-- Information supplied --
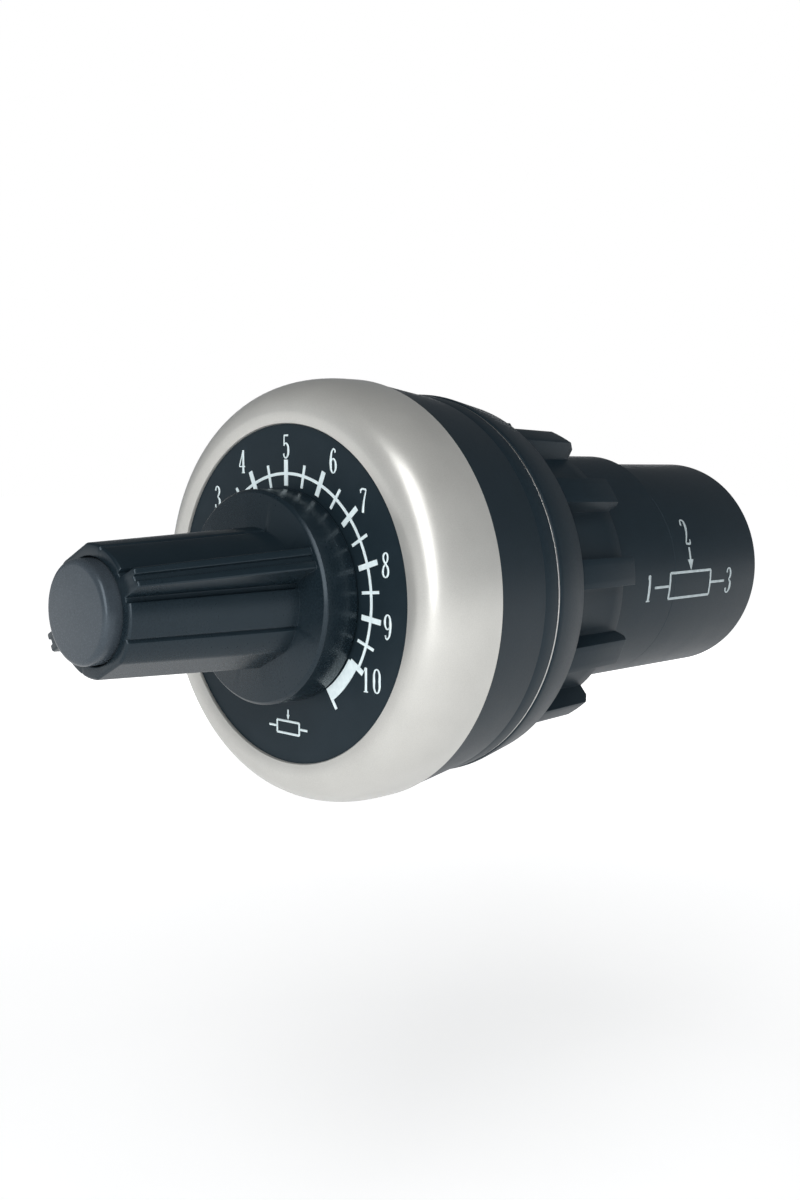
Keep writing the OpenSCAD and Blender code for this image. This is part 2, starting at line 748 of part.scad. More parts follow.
module resistive_track() {
    color("#1a1a1a") turned_sector([[track_r - track_w / 2, y_track], [track_r + track_w / 2, y_track],
        [track_r + track_w / 2, y_base], [track_r - track_w / 2, y_base]], -travel_end, travel_end);
}

module collector_ring() {
    color("goldenrod") tube(ring_r + ring_w / 2, ring_r - ring_w / 2, y_track, y_base);
}

module barrel_shell() {
    color("#1b1d20") turned([[plug_bore_r, y_sleeve_end - plug_len], [plug_r, y_sleeve_end - plug_len],
        [plug_r, y_sleeve_end], [barrel_r, y_sleeve_end], [barrel_r, y_barrel_end - rim_round],
        [barrel_r - rim_round * 0.3, y_barrel_end - rim_round * 0.3],
        [barrel_r - rim_round, y_barrel_end], [barrel_bore_r, y_barrel_end],
        [barrel_bore_r, y_block], [plug_bore_r, y_block]]);
}

module terminal_block() {
    color("#2a2c30") difference() {
        union() {
            rod(block_r, y_block, y_floor);
            for (a = bay_angles) clock(a + 180)
                radial_block(bay_wall, 0, block_r - 0.1, y_floor - eps, y_walls);
        }
        for (a = bay_angles) clock(a) {
            translate([0, 0, terminal_r]) rod(screw_well_r, y_screw_end - 0.4, y_floor + eps);
            translate([0, 0, pin_at]) rod(pin_r + 0.02, y_block - eps, y_floor + eps);
        }
    }
}

// A terminal with its plate in the bay and its pin down to the element
module terminal(angle) {
    color("goldenrod") clock(angle) difference() {
        union() {
            radial_block(terminal_w, terminal_r - terminal_in, terminal_r + terminal_out,
                y_floor, y_terminal);
            radial_block(tongue_w, pin_at, terminal_r - terminal_in + eps, y_floor, y_terminal);
            translate([0, 0, pin_at]) rod(pin_r, y_base + 0.3, y_terminal);
        }
        translate([0, 0, terminal_r]) rod(screw_d / 2 + run_gap, y_floor - eps, y_terminal + eps);
    }
}

module clamp_washer(angle) {
    color("silver") clock(angle) difference() {
        radial_block(terminal_w, terminal_r - terminal_in, terminal_r + terminal_out, y_terminal, y_clamp);
        translate([0, 0, terminal_r]) rod(screw_d / 2 + run_gap, y_terminal - eps, y_clamp + eps);
    }
}

module terminal_screw(angle) {
    head_r = screw_head_d / 2;
    color("gainsboro") clock(angle) translate([0, 0, terminal_r]) difference() {
        union() {
            rod(screw_d / 2, y_screw_end, y_clamp + eps);
            turned([[0, y_clamp], [head_r, y_clamp], [head_r, y_clamp + screw_head_h * 0.45],
                [head_r * 0.9, y_clamp + screw_head_h * 0.75], [head_r * 0.6, y_clamp + screw_head_h],
                [0, y_clamp + screw_head_h]]);
        }
        for (a = [0, 90]) clock(a)
            radial_block(0.7, -1.6, 1.6, y_clamp + screw_head_h * 0.4, y_clamp + screw_head_h + eps);
    }
}

bezel_ring();
dial_plate();
scale_marks();
head_housing();
panel_gasket();
front_bearing();
knob();
knob_cap();
pointer_line();
knob_insert();
knob_screw();
shaft();
retaining_clip();
thrust_washer();
mounting_nut();
bushing_plate();
bushing_nut();
lock_washer();
pot_case();
wiper_carrier();
wiper_spring();
element_base();
resistive_track();
collector_ring();
barrel_shell();
terminal_block();
terminal(bay_angles[0]);  // terminal_1
terminal(bay_angles[1]);  // terminal_2
terminal(bay_angles[2]);  // terminal_3
clamp_washer(bay_angles[0]);  // clamp_washer_1
clamp_washer(bay_angles[1]);  // clamp_washer_2
clamp_washer(bay_angles[2]);  // clamp_washer_3
terminal_screw(bay_angles[0]);  // terminal_screw_1
terminal_screw(bay_angles[1]);  // terminal_screw_2
terminal_screw(bay_angles[2]);  // terminal_screw_3
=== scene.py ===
import math

import bpy
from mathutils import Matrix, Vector


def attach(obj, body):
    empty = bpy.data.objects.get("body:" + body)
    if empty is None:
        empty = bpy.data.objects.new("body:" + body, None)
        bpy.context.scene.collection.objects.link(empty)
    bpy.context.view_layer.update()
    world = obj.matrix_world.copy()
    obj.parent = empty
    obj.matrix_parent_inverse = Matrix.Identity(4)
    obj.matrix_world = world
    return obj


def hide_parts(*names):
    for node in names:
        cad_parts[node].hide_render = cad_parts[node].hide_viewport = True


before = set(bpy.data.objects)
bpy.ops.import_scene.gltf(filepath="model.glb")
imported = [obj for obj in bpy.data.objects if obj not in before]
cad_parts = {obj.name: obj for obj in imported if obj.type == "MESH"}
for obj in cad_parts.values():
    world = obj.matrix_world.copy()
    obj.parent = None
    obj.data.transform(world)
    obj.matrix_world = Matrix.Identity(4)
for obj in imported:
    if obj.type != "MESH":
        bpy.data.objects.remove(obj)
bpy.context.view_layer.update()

MM = 0.001

# Camera and room: the picture looks at the part from the front and the right, a little above its axis,
# from about a hand's breadth away. The floor lies well below the part, which a panel would hold.
view = bpy.data.cameras.new("view")
view.sensor_fit = "VERTICAL"
view.sensor_height = 36.0
view.lens = 40.62
view.clip_start = 0.002
view.clip_end = 20.0
camera = bpy.data.objects.new("view", view)
bpy.context.scene.collection.objects.link(camera)
camera.location = Vector((69.86, -71.83, 8.48)) * MM
aim = Vector((5.55, -6.5, -0.35)) * MM
camera.rotation_euler = (aim - camera.location).to_track_quat("-Z", "Y").to_euler()
bpy.context.scene.camera = camera
bpy.context.scene.view_settings.view_transform = "Standard"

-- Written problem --
Your task is to transcribe only the lines from the line containing "bezel_ring();" through the line containing "cad_parts[node].hide_render = cad_parts[node].hide_viewport", word for word.

-- Complete answer --
bezel_ring();
dial_plate();
scale_marks();
head_housing();
panel_gasket();
front_bearing();
knob();
knob_cap();
pointer_line();
knob_insert();
knob_screw();
shaft();
retaining_clip();
thrust_washer();
mounting_nut();
bushing_plate();
bushing_nut();
lock_washer();
pot_case();
wiper_carrier();
wiper_spring();
element_base();
resistive_track();
collector_ring();
barrel_shell();
terminal_block();
terminal(bay_angles[0]);  // terminal_1
terminal(bay_angles[1]);  // terminal_2
terminal(bay_angles[2]);  // terminal_3
clamp_washer(bay_angles[0]);  // clamp_washer_1
clamp_washer(bay_angles[1]);  // clamp_washer_2
clamp_washer(bay_angles[2]);  // clamp_washer_3
terminal_screw(bay_angles[0]);  // terminal_screw_1
terminal_screw(bay_angles[1]);  // terminal_screw_2
terminal_screw(bay_angles[2]);  // terminal_screw_3
=== scene.py ===
import math

import bpy
from mathutils import Matrix, Vector


def attach(obj, body):
    empty = bpy.data.objects.get("body:" + body)
    if empty is None:
        empty = bpy.data.objects.new("body:" + body, None)
        bpy.context.scene.collection.objects.link(empty)
    bpy.context.view_layer.update()
    world = obj.matrix_world.copy()
    obj.parent = empty
    obj.matrix_parent_inverse = Matrix.Identity(4)
    obj.matrix_world = world
    return obj


def hide_parts(*names):
    for node in names:
        cad_parts[node].hide_render = cad_parts[node].hide_viewport = True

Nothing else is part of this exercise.